Anybody who wants Arch should use Arch. Manjaro is not Arch.
Some of us don't want the latest packages the instant they release, we're fine with having them a week or a month late if it means extra stability.
There's nothing magical about what Manjaro is doing, it stands to reason that if you delay packages even a little some bugs will be fixed.
Also you can use AUR on Manjaro perfectly fine, I myself have over 100 AUR packages installed. But AUR is not supported even by Arch so it's impossible to offer any guarantees for it.
There's also Flatpak and some people may prefer that since it's more reliable.
that's because you can't have both. It' arch or it's very stable. Granted Arch by itself is not that unstable if you manage it well and know what you're doing but we're talking hardly ever having to troubleshoot something.
Manjaro doesn't acieve any more stability than Arch, and in fact is actually worse than arch.
Debian testing is a rolling.
Manjaro is an arch derivative and has the bad parts of arch still. Again, why recommend manjaro when you have better alternatives that actually achieve what manjaro sets itself out to be? Fedora had KDE plasma 6 sooner than Manjaro afaik and it managed to be stable, it is a semi-rolling with up to date yet stable packages etc, same for OpenSUSE Tumbleweed. Manjaro has no purpose, it's half-assed at being arch and it's half-assed at being stable.
AUR isn't a problem in Manjaro because of lack of support, it's a problem because packages there are made with Arch and 99.999% of its derivatives in mind, aka latest packages not one week old still-broken packages. Also Manjaro literally accidentally DDoSes the AUR every now and then because again they're incompetent.

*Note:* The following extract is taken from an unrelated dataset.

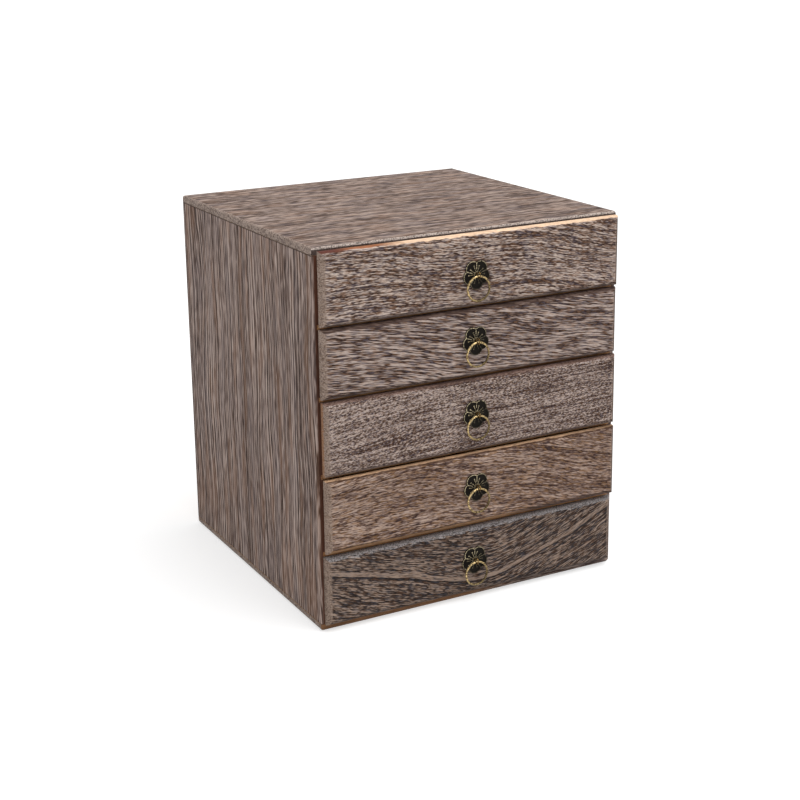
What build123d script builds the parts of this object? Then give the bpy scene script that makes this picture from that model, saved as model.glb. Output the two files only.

And if you're going to be using Flatpaks then all the more reason to not bother using Manjaro or any arch derivative and just use an actually stable distro with flatpaks.
My experience with Manjaro and Fedora, OpenSUSE etc. contradicts yours. Manjaro has the best balance between stability and rolling out of the box I've seen.
"Out of the box" is key here. You can tweak any distro into doing anything you want, given enough time and effort. Manjaro achieves a good balance without the user having to do anything. I remind you that I've tested this with non-experienced users and they have no problem using it without any admin skills (or any admin access).
It is not.
And yet I've managed to install dozens of AUR packages just fine. How do you explain that?
Matter of fact, I've never run into an AUR package I couldn't install on Manjaro. What package is giving you trouble?
You're being confused.
AUR had very little bandwidth to begin with and could not cope with the rise in popularity of Arch-based distros. That's a problem that needs to be solved by the AUR repo first and foremost. Manjaro did what they could when the problem became apparent and has added caching wherever it could. Both Manjaro and Arch devs have worked together to improve this.
Easy: You were merely lucky that they didn't break.
And no it wasn't just a rise in popularity of Arch it was Manjaro's PAMAC sending too many requests DDoSing the AUR.
Lucky... over 5 years and with a hundred AUR packages installed at any given time? I should play the lottery.
I've noticed you haven't given me any example of AUR packages that can't be installed on Manjaro right now, btw.
You do realize that was never conlusively established, right? (1) Manjaro was already using search caching when that occured so they had no way to spam AUR, (2) there's more than one distro using pamac, and (3) anybody can use "pamac" as a user agent and there's no way to tell if it's coming from an actual Manjaro install.
My money is on someone actually DDoS'ing AUR and using pamac as a convenient scapegoat.
Last but not least you're trying to use this to divert from the fact AUR packages work fine on Manjaro.